OKLAHOMA BADLANDS
(director: Yakima Canutt; screenwriter: Robert Creighton Williams; cinematographer: John MacBurnie; editor: Arthur Roberts; music: Mort Glickman; cast: Allan ‘Rocky’ Lane (‘Rocky’ Lane), Eddy Waller (Nugget Clark), Mildred Coles (Leslie Rawlins), Roy Barcroft (Sanders), Gene Stutenroth (Oliver Budge), Earle Hodgins (Jonathan Walpole), Dale Van Sickel (Sharkey), Jay Kirby (Ken Rawlins), Claire Whitney (Agatha Scragg), Terry Frost (Sheriff), Hank Patterson (Fred); Runtime: 59; MPAA Rating: NR; producer: Gordon Kay; Republic; 1948)
“Lively [!]”
Reviewed by Dennis Schwartz
A rollicking fast-paced action-packed routine B Western directed by Yakima Canutt, who has been in many John Wayne films and is a noted stunt coordinator. If you relish classic fights on top of moving stagecoaches and ambush shootouts, this film superbly delivers those kind of thrills.

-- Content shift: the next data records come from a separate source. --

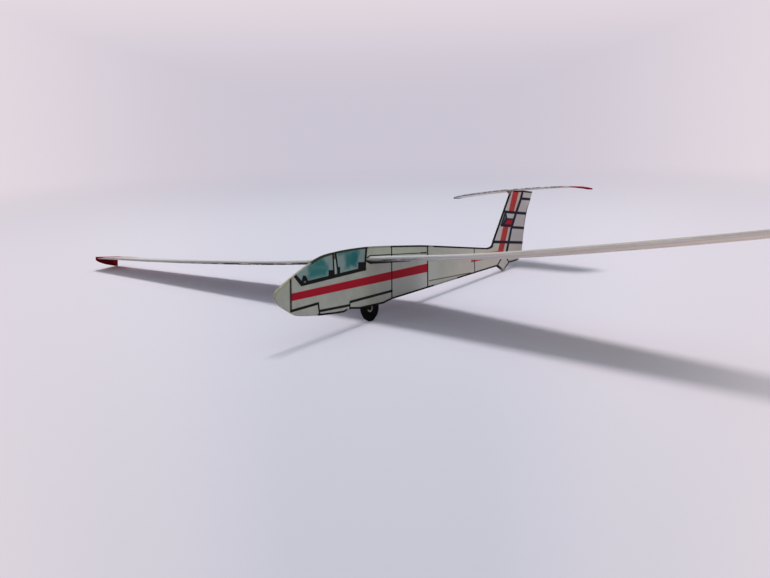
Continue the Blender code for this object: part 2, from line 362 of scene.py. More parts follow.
def make_side_of_line():
    """How far a place lies to the left of a line, in millimetres."""
    group, given, out = new_group("side of line", (
        ("Place", VECTOR, ORIGIN), ("Start", VECTOR, ORIGIN), ("End", VECTOR, ORIGIN)), (
        ("Distance", NUMBER),))
    away = vector_sums(group, "SUBTRACT", given["Place"], given["Start"])
    reach = vector_sums(group, "SUBTRACT", given["End"], given["Start"])
    turn = vector_sums(group, "CROSS_PRODUCT", reach, away)
    height = vector_sums(group, "DOT_PRODUCT", turn, UPWARD)
    length = vector_sums(group, "LENGTH", reach)
    group.links.new(sums(group, "DIVIDE", height, length), out["Distance"])
    return group


def make_printed_patch(side_of_line):
    """A four-cornered patch of print, its corners named anticlockwise."""
    corners = ("A", "B", "C", "D")
    group, given, out = new_group("printed patch", (
        ("Place", VECTOR, ORIGIN), *((corner, VECTOR, ORIGIN) for corner in corners),
        ("Bleed", NUMBER, 0.06)), (("Mask", NUMBER),))
    depth = DEEP_INSIDE
    for start, end in zip(corners, corners[1:] + corners[:1]):
        distance = placed(group, side_of_line, Place=given["Place"], Start=given[start], End=given[end])
        depth = sums(group, "MINIMUM", depth, distance["Distance"])
    mask = kept(group, sums(group, "ADD", sums(group, "DIVIDE", depth, given["Bleed"]), 0.5))
    group.links.new(mask, out["Mask"])
    return group


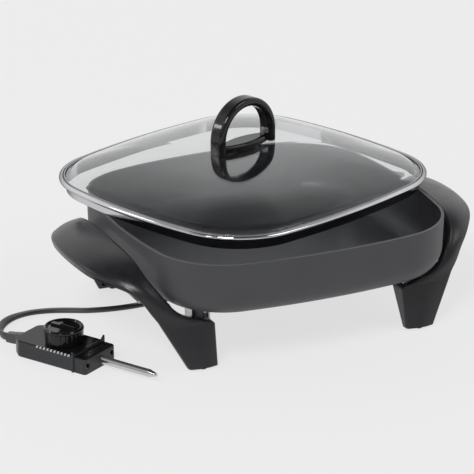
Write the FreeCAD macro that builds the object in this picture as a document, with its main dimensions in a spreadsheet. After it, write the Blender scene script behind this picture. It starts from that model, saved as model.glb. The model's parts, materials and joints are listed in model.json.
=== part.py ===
import FreeCAD, Part
import os
from math import cos, sin, tan, pi, radians, degrees, hypot, atan2, sqrt
import Sketcher

# Electric skillet: a deep square pan on two moulded handles that run down into its four feet, a lift-off
# glass lid with a steel rim, and a plug-in heat control with its own probe, dial and cord.
# Millimetres, +Z up. The origin is on the floor under the middle of the pan, +X is to the right handle.

V = FreeCAD.Vector
UP = V(0, 0, 1)
doc = FreeCAD.newDocument("electric_skillet")

# Driving dimensions. Heights are above the floor, and half_ sizes are from the pan's or the lid's middle.
SIZES = {
    # pan
    "pan_half_width": 158.0,
    "pan_half_depth": 153.0,
    "pan_corner_radius": 75.0,
    "pan_bow_wide": 5.7,
    "pan_bow_deep": 4.8,
    "pan_rim_height": 113.7,
    "pan_bottom_height": 58.0,
    "pan_wall": 3.0,
    "pan_floor": 4.5,
    "pan_draft": 1.5,
    "pan_base_radius": 25.0,
    # heating element, cast ridge and terminals under the pan
    "element_radius": 3.5,
    "element_loop_radius": 85.0,
    "element_bend_radius": 18.0,
    "element_reach": 128.0,
    "element_fit": 0.05,
    "ridge_width": 14.0,
    "ridge_depth": 8.0,
    "terminal_spacing": 38.0,
    "pin_radius": 2.4,
    "pin_length": 14.0,
    "bead_radius": 4.6,
    "bead_length": 6.0,
    "guard_width": 55.0,
    "guard_reach": 146.0,
    "guard_inner": 116.0,
    "guard_drop": 18.2,
    "guard_plate": 1.2,
    "guard_tab": 10.0,
    "guard_screw_inset": 6.0,
    # handles and feet
    "handle_gap": 9.0,
    "grip_reach": 54.0,
    "grip_height": 107.0,
    "grip_fall": 12.0,
    "shelf_height": 44.5,
    "leg_spread": 116.0,
    "leg_inner": 101.0,
    "leg_outer": 132.0,
    "leg_tilt": 9.0,
    "leg_draft": 0.5,
    "leg_flare": 22.5,
    "handle_wall": 3.2,
    "handle_edge_radius": 4.0,
    "handle_crown": 1.6,
    "foot_height": 2.0,
    "foot_depth": 9.0,
    "shelf_depth": 24.0,
    "shelf_plate": 2.9,
    "flange_depth": 7.0,
    "shelf_corner": 6.0,
    "pad_radius": 3.4,
    "pad_stem_radius": 1.6,
    # brackets and screws between the pan and the legs
    "post_inset": 13.4,
    "post_y": 95.0,
    "post_radius": 6.0,
    "bracket_length": 20.6,
    "bracket_width": 13.0,
    "bracket_plate": 1.6,
    "bracket_gap": 0.2,
    "bracket_fit": 0.3,
    "leg_screw_radius": 2.0,
    "leg_screw_head_radius": 3.8,
    "leg_screw_head": 2.6,
    "leg_screw_rise": 9.0,
    "screw_fit": 0.1,
    # lid
    "lid_half_width": 159.2,
    "lid_half_depth": 151.8,
    "lid_corner_radius": 76.0,
    "lid_bow": 5.0,
    "lid_rest_gap": 0.3,
    "lid_shift_x": 1.2,
    "lid_shift_y": 49.0,
    "lid_turn": 20.1,
    "rim_bead_radius": 2.7,
    "rim_sheet": 0.8,
    "rim_skirt_height": 10.6,
    "rim_skirt_inset": 5.2,
    "rim_lip": 3.4,
    "rim_groove": 0.45,
    "rim_groove_width": 0.8,
    "glass_thickness": 3.2,
    "glass_edge": 2.9,
    "glass_flat": 1.2,
    "glass_rise": 27.0,
    "glass_cap": 0.14,
    "glass_fit": 0.1,
    # lid handle
    "arch_radius": 35.0,
    "arch_leg": 12.5,
    "arch_thickness": 8.6,
    "arch_width": 17.0,
    "arch_round": 3.4,
    "base_half_length": 38.0,
    "base_half_width": 11.0,
    "base_height": 7.5,
    "base_round": 3.0,
    "seal_thickness": 0.8,
    "lid_screw_radius": 2.0,
    "glass_hole_fit": 0.4,
    "lid_screw_offset": 17.0,
    "lid_screw_grip": 5.0,
    "lid_screw_head_radius": 3.9,
    "lid_screw_head": 2.2,
    "washer_radius": 6.0,
    "washer_thickness": 1.0,
    # heat control
    "control_x": -203.8,
    "control_y": -68.5,
    "control_turn": -59.2,
    "case_width": 48.6,
    "case_length": 80.0,
    "case_tail": 9.0,
    "case_tail_width": 34.0,
    "case_corner": 6.0,
    "case_height": 16.6,
    "case_split": 7.0,
    "case_wall": 2.0,
    "case_edge": 1.6,
    "case_step": 0.6,
    "nose_length": 13.4,
    "nose_corner": 3.0,
    "nose_drop": 1.0,
    "probe_height": 8.3,
    "probe_radius": 3.9,
    "probe_neck": 0.6,
    "probe_reach": 66.5,
    "probe_tip": 9.0,
    "probe_tip_radius": 1.7,
    "well_fit": 0.2,
    "socket_fit": 0.1,
    "socket_wall": 0.7,
    "frame_plate": 1.2,
    "frame_width": 13.0,
    "blade_thickness": 0.8,
    "cap_screw_radius": 1.4,
    "collar_thickness": 2.0,
    "collar_stand": 0.8,
    "ear_height": 3.6,
    "ear_width": 4.0,
    # dial
    "dial_back": 43.0,
    "dial_radius": 18.3,
    "dial_top_radius": 19.4,
    "dial_height": 15.6,
    "dial_gap": 0.6,
    "dial_flutes": 24.0,
    "shaft_radius": 3.0,
    "shaft_fit": 0.05,
    # cord and plug
    "strap_length": 25.0,
    "strap_height": 11.5,
    "strap_thickness": 6.5,
    "cord_radius": 3.0,
    "plug_length": 34.0,
    "plug_width": 25.0,
    "plug_height": 15.0,
    "blade_gap": 12.7,
    "blade_reach": 16.5,
}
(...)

Its written by Robert Creighton Williams in the style fitting such an action Western.
Rancher Ken Rawlins’s father has just been murdered by rustlers, and Ken is soon lured into a fistfight by his hostile ranch cowhand Sharkey (Dale Van Sickel, stuntman pal of the director) over back pay and then is murdered by hired gunslinger Sanders (Roy Barcroft) who shoots him from his hiding place behind the rocks. Both bandits are working for the evil newspaper editor of Grass Valley– Oliver Budge (Gene Stutenroth). He holds a note on the Rawlins ranch and hopes to increase his wealth by taking over the ranch by rustling the Rawlins’ cattle and making him go broke so he could take over the spread for nonpayment. Oliver schemes that when he owns the ranch he can control the valley pass and then initiate a fee that other ranches would have to pay in order to go on their cattle drives.
Before Ken was killed he had his loyal but not too swift foreman Nugget (Eddy Waller) go into town and telegraph for his childhood friend Rocky Lane to come to the ranch and help get the killers and rustlers. When Ken is found dead, Nugget notifies the next of kin, a second cousin from St. Louis that never met Ken named Leslie Rawlins (Mildred Coles), of inheriting the ranch. Nugget doesn’t realize Leslie is a she, and, since he can never keep a secret, he blabs the secret visit to newspaperman Oliver. The editor sends gunman Sanders and his gang to meet the stage and kill Leslie, but they aim to kill the only male on the stage not realizing Leslie’s gender. But Rocky happens to be riding along on his horse Black Jack and foils the murder attempt. Sensing Leslie is in danger, he has her pose as the accompanying housekeeper Agatha Scragg, who heads back to St. Louis, while he poses as Leslie. Then Rocky smokes out the villains and gets into enough fights with them to keep things lively.